The government is to fund additional places at medical schools in England after its U-turn on A-level results caused an unprecedented grade uplift and a sharp rise in the number of students qualifying for places.
Officials said on Wednesday that ministers would authorise the release of funds to allow more students to train as doctors as well as dropping a cap this year that normally restricts the number of medical school places.
The decision is aimed at relieving pressure on medical schools who found themselves faced with a funding shortfall and a lack of facilities should they be given the go-ahead to admit more students.
On Thursday, Ofqual, the education regulator, will publish a national summary of the impact of the U-turn on A-level results on the same day that pupils receive their teacher-assessed GCSE grades. Universities will, however, have to wait longer for each applicant’s A-level results.
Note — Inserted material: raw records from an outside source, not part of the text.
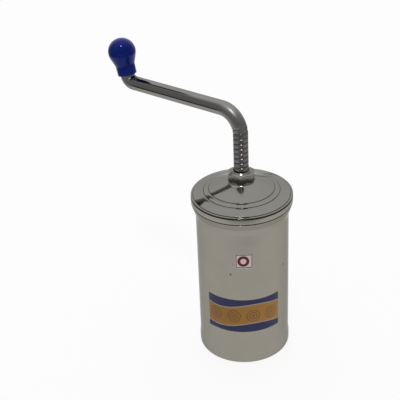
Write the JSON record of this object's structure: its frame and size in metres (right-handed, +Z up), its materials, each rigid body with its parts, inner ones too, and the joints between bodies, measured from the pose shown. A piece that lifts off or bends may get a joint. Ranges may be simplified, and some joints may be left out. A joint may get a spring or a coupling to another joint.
{
  "type": "hand-cranked sevai press",
  "caption": "Hand-cranked sevai press: flared steel barrel with a pierced die at its foot, a domed screw-on lid with a hexagonal nut, and a bent screw crank with a ball knob.",
  "frame": {"origin": "on the barrel's axis, in the plane that the foot stands on", "axes": "+Z up along the barrel and the screw, -Y towards the front, where the labels are, +X to the right"},
  "size_m": [0.1734, 0.1624, 0.294],
  "materials": {
    "satin_steel": "satin stainless steel sheet",
    "bright_steel": "polished steel, mirror-like and dark where it reflects",
    "plain_steel": "plain stainless steel",
    "knob_plastic": "glossy moulded plastic, deep blue",
    "label_print": "printed label, amber band between dark blue corners",
    "sticker_film": "clear-backed sticker with a red frame"
  },
  "bodies": {
    "barrel": {"barrel": "satin_steel", "mouth_thread_ring": "satin_steel", "die_plate": "plain_steel", "front_label": "label_print", "size_sticker": "sticker_film"},
    "lid": {"lid_dome": "satin_steel", "lid_thread_skirt": "satin_steel", "lid_nut": "bright_steel", "nut_backing_ring": "plain_steel"},
    "pressing_cup": {"pressing_cup": "plain_steel", "cup_hub": "plain_steel", "thrust_washer": "plain_steel"},
    "crank": {"crank_tube": "bright_steel", "screw_end_plug": "plain_steel", "swivel_bolt": "plain_steel", "knob_snap_ring": "plain_steel"},
    "knob": {"knob": "knob_plastic"}
  },
  "joints": [
    {"name": "lid_lift", "type": "slide", "parent": "barrel", "child": "lid", "axis": [0, 0, 1], "range_m": [0, 0.16]},
    {"name": "cup_feed", "type": "slide", "parent": "lid", "child": "pressing_cup", "axis": [0, 0, 1], "range_m": [-0.036, 0.104]},
    {"name": "crank_turn", "type": "hinge", "parent": "pressing_cup", "child": "crank", "pos_m": [0, 0, 0.05], "axis": [0, 0, 1], "range_deg": [-2590, 7480]},
    {"name": "knob_spin", "type": "hinge", "parent": "crank", "child": "knob", "pos_m": [-0.10546, 0.09496, 0.25], "axis": [-0.1672, 0.1505, 0.9744], "continuous": true}
  ],
  "couplings": [
    {"joint": "cup_feed", "follows": "crank_turn", "m_per_rad": 0.00079577}
  ]
}
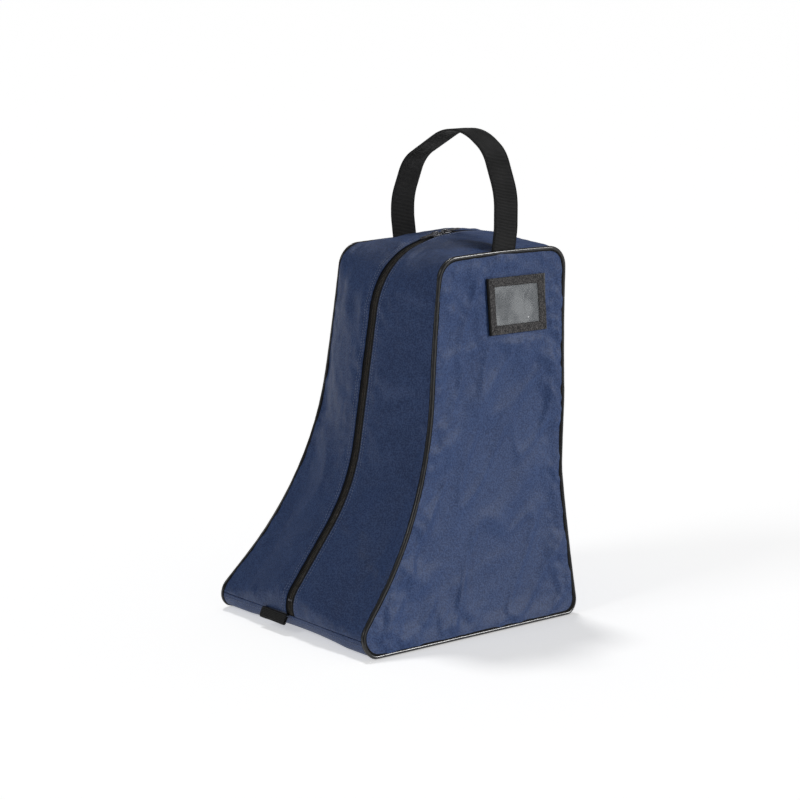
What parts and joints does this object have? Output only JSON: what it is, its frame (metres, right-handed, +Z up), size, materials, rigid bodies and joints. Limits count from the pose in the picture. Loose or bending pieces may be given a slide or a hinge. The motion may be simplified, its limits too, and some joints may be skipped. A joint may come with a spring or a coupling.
{
  "type": "zip-up shoe and boot bag",
  "caption": "Tall boot-shaped cloth bag with a full-length zip from toe to crown, a webbing carry handle, piped sides and a clear card holder.",
  "frame": {"origin": "on the floor, under the middle of the bag's bounding box", "axes": "+Z up, -Y towards the toe and the zip, +X towards the side with the card holder"},
  "size_m": [0.2652, 0.3209, 0.5283],
  "materials": {
    "navy_cloth": "fine woven polyester, soft sheen",
    "zip_tape": "matt knitted tape",
    "zip_coil": "satin nylon coil",
    "slider_metal": "dark polished plating",
    "piping": "gloss vinyl",
    "woven_binding": "ribbed woven tape",
    "webbing": "ribbed polypropylene webbing",
    "holder_backing": "plain grey cloth",
    "clear_film": "clear gloss film",
    "board": "matt sheet"
  },
  "bodies": {
    "bag": {"base_panel": "navy_cloth", "back_panel": "navy_cloth", "right_gusset": "navy_cloth", "left_gusset": "navy_cloth", "right_side_panel": "navy_cloth", "left_side_panel": "navy_cloth", "right_zip_tape": "zip_tape", "left_zip_tape": "zip_tape", "right_zip_coil": "zip_coil", "left_zip_coil": "zip_coil", "zip_stops": "slider_metal", "right_piping": "piping", "left_piping": "piping", "right_seam_binding": "woven_binding", "left_seam_binding": "woven_binding", "toe_seam_binding": "woven_binding", "back_seam_binding": "woven_binding", "base_board": "board", "right_handle_end": "webbing", "left_handle_end": "webbing", "card_holder_back": "holder_backing", "card_holder_window": "clear_film", "card_holder_binding": "woven_binding", "toe_tab_root": "webbing"},
    "front_slider": {"front_slider": "slider_metal"},
    "front_puller": {"front_puller": "slider_metal"},
    "rear_slider": {"rear_slider": "slider_metal"},
    "rear_puller": {"rear_puller": "slider_metal"},
    "handle": {"handle": "webbing"},
    "toe_tab": {"toe_tab": "webbing"}
  },
  "joints": [
    {"name": "front_slider_travel", "type": "hinge", "parent": "bag", "child": "front_slider", "pos_m": [0, 0.08141, 0.21561], "axis": [1, 0, 0], "range_deg": [0, 6]},
    {"name": "rear_slider_travel", "type": "hinge", "parent": "bag", "child": "rear_slider", "pos_m": [0, 0.08141, 0.21561], "axis": [1, 0, 0], "range_deg": [-19, 0]},
    {"name": "front_puller_flip", "type": "hinge", "parent": "front_slider", "child": "front_puller", "pos_m": [0, 0.0467, 0.4145], "axis": [1, 0, 0], "range_deg": [-120, 0]},
    {"name": "rear_puller_flip", "type": "hinge", "parent": "rear_slider", "child": "rear_puller", "pos_m": [0, 0.0603, 0.4164], "axis": [1, 0, 0], "range_deg": [0, 120]},
    {"name": "handle_swing", "type": "hinge", "parent": "bag", "child": "handle", "pos_m": [0, 0.0719, 0.4215], "axis": [1, 0, 0], "range_deg": [-75, 75]},
    {"name": "toe_tab_swing", "type": "hinge", "parent": "bag", "child": "toe_tab", "pos_m": [0, -0.1549, 0.0195], "axis": [1, 0, 0], "range_deg": [-80, 20]}
  ]
}
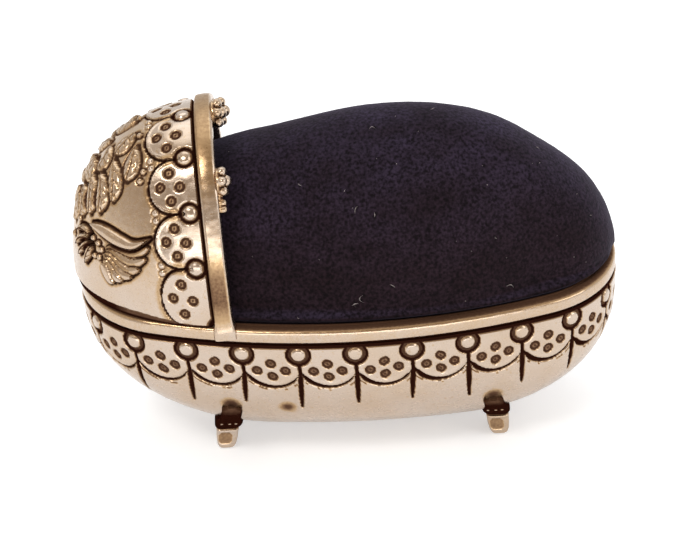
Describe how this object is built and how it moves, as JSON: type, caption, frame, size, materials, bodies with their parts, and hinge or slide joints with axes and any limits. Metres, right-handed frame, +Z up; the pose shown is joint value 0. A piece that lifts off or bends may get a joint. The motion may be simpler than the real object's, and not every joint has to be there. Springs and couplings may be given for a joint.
{
  "type": "pincushion",
  "caption": "Silver novelty pincushion shaped as a hooded cradle on cast feet, with a chased tub and dome, a plain rim and arch, and a domed dark velvet pad.",
  "frame": {"origin": "on the surface it stands on, under the middle of the object's length and width", "axes": "+X from the hood to the open end, +Y to the left looking from the hood, +Z up"},
  "size_m": [0.0526, 0.0264, 0.0345],
  "materials": {
    "chased_silver": "polished silver with dark tarnish in the chased lines",
    "plain_silver": "polished silver with light wear",
    "cast_silver": "cast silver with dark recesses",
    "velvet": "short cotton pile, blue-black",
    "filling": "packed wool",
    "board": "pressed card",
    "thread": "waxed cotton",
    "glue": "dried animal glue"
  },
  "bodies": {
    "root": {"tub_shell": "chased_silver", "cradle_frame": "plain_silver", "hood_shell": "chased_silver", "foot_hood_left": "cast_silver", "foot_hood_right": "cast_silver", "foot_open_left": "cast_silver", "foot_open_right": "cast_silver", "rosette_top": "cast_silver", "rosette_left": "cast_silver", "rosette_right": "cast_silver", "velvet_cover": "velvet", "stuffing": "filling", "base_board": "board", "gathering_thread": "thread", "adhesive_bead": "glue"}
  },
  "joints": []
}
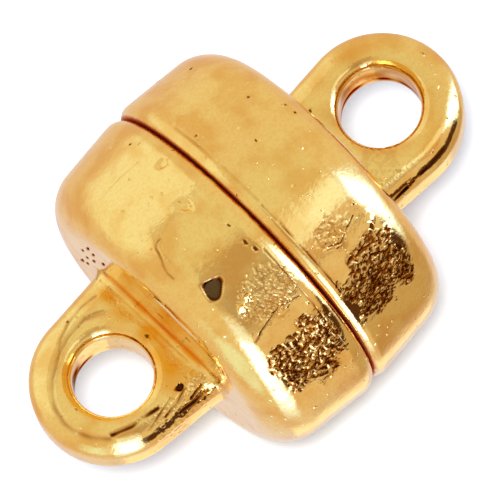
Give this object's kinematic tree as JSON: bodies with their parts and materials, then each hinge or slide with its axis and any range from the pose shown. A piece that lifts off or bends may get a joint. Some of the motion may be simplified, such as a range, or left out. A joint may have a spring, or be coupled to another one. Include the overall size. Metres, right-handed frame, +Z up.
{
  "type": "magnetic clasp",
  "caption": "Round drum-shaped magnetic clasp for a necklace or bracelet, split across its middle, with a flat eye on each end for a jump ring.",
  "frame": {"origin": "under the middle of the seam, on the surface that the clasp lies on, with the clasp on its side and its eyes level", "axes": "+X along the clasp's axis from the left eye to the right eye, +Z up, along both eyes' bores"},
  "size_m": [0.0118, 0.008, 0.008],
  "materials": {
    "gold_plating": "bright gold plating over a rough casting",
    "nickel_plating": "bright nickel plating"
  },
  "bodies": {
    "left_half": {"left_cap": "gold_plating"},
    "swivel_face": {"left_magnet": "nickel_plating"},
    "right_half": {"right_cap": "gold_plating", "right_magnet": "nickel_plating"}
  },
  "joints": [
    {"name": "swivel", "type": "hinge", "parent": "left_half", "child": "swivel_face", "pos_m": [0, 0, 0.004], "axis": [1, 0, 0], "continuous": true},
    {"name": "pull_apart", "type": "slide", "parent": "swivel_face", "child": "right_half", "axis": [1, 0, 0], "range_m": [0, 0.012]}
  ]
}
The Medical Schools Council said it was “delighted” money had been identified, but it was still awaiting details and warned some students may not get a place this year.
Katie Petty-Saphon, the council’s chief executive, said her members would “do everything possible to facilitate the increased number of students now eligible to study medicine, but until the precise numbers are known it is impossible to say how many will have to defer.”
Universities were this week thrown into chaos by the government U-turn on exam results as more students became eligible for places at top universities than admissions officers had anticipated.
The unexpected decision prompted education secretary Gavin Williamson to drop a limit on the number of students each university could take. The move also left less-competitive universities at risk of losing students to institutions that had been their original first choice.
Ultra-competitive medical courses, where places are limited by both the government-imposed cap and limited numbers of work placements and specialist facilities, faced the biggest squeeze. The MSC estimates an additional 1,600 to 2,000 extra students could qualify for a medical school place this year.
Dr Andrew Goddard, president of the Royal College of Physicians, said a shortfall in doctors being trained in the UK meant an increase in medical school places “should have been on the agenda anyway”.
He said the funding was particularly welcome for disadvantaged students and those who were sitting A-levels next year, who would have been negatively affected if thousands of students had had to defer.
But he warned the expansion of medical school places should not be done in an “uncontrolled” way, adding: “There has to be strategy and planning.”
Representatives from the sector on Wednesday met universities minister Michelle Donelan as part of a “higher education task force” convened in response to the chaos around A-levels.
They are pushing for funding beyond medicine for all universities facing an increase in student numbers, particularly in other healthcare courses such as nursing. The sector is also pushing for financial support for those institutions that could lose students.
“The government should invest urgently in the capacity of universities to boost the number of places they can safely offer,” said Greg Walker, chief executive of Million Plus, which represents post-1992 universities.
The Universities and Colleges Admissions Service said 15,000 students who had last week been rejected by their first-choice university now met the conditions of their offer based on predicted grades.